The Chancellor has not been to Africa in five years. Her 2016 visit makes it seem as if Berlin were rediscovering Europe’s southern neighboring continent. In the preceding months, Development Minister Gerd Müller (Christian Social Union (CSU)) visited Eritrea, Rwanda, Senegal, Benin and Togo, and invited African partners to Berlin. Federal Defense Minister Ursula von der Leyen (Christian Democratic Union (CDU)) went to Mali in April 2016 to visit German soldiers of the UN peacekeeping mission MINUSMA. Foreign Minister Frank-Walter Steinmeier (Social-Democratic Party (SPD)) also went on several trips to Africa in 2016, including one to Nigeria in October

Just after coming back, Merkel received two African heads of state at the Chancellery. Idriss Déby, the first Chadian president to visit Germany, said: ‘I hope the door will be open now and we will be coming to Berlin many more times.’[20] A few days later, Merkel welcomed Muhammadu Buhari, president of Nigeria. Africa’s most populous state is among Germany’s closest partners on the continent. Nigerian asylum applicants in the EU are second only to Eritreans. Merkel emphasized Germany’s willingness to create prospects for young Nigerians in their own country through jobs and training opportunities and more local involvement by German companies. Today, this is seen as tackling the causes of migration. Emigrants, however, would have it harder, warns the Chancellor. The same month, Nigeria enters talks with the EU Commission about a readmission agreement for illegal immigrants from Nigeria.[21]

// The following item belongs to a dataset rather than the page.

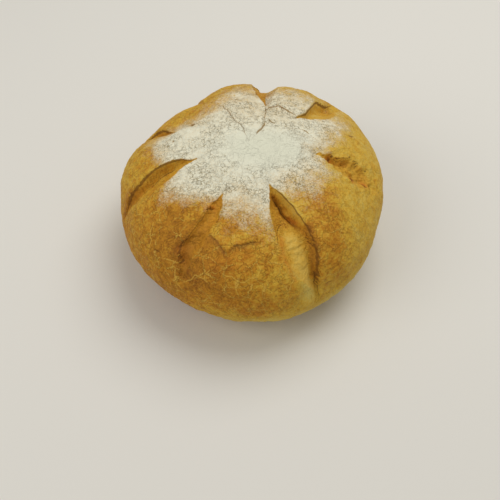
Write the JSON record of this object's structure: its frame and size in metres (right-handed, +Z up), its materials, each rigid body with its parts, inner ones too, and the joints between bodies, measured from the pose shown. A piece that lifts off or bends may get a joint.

So much Africa in Berlin is no coincidence. Scarcely ten days after Merkel’s trip, the EU member states meet in Brussels. Their main issues: Migration, guarding the EU’s external borders and reforming EU asylum laws. New ‘Migration Partnerships’ between the EU and African states are set up. The European Commission picks five ‘priority countries,’ Niger, Nigeria, Senegal, Mali and Ethiopia, to ‘tackle the root causes of migration.’ Four months later, the partnerships have started to yield results, states an EU press release: ‘Furthermore, the 24 projects of the EU Emergency Trust Fund for Africa signaled initial success, so that the EU Commission proposed to increase funds to €500 million.’[22]

The Migration Partnerships are just the next step in a wider EU policy towards Africa which hardly anyone understands anymore: Agenda of Migration, Action Plan on Return, Marshall Plan with Africa, Compacts with Africa, Processes of Valletta, Khartoum, Rabat … Yet, this bureaucratic labyrinth has one final goal: Stopping migration from Africa.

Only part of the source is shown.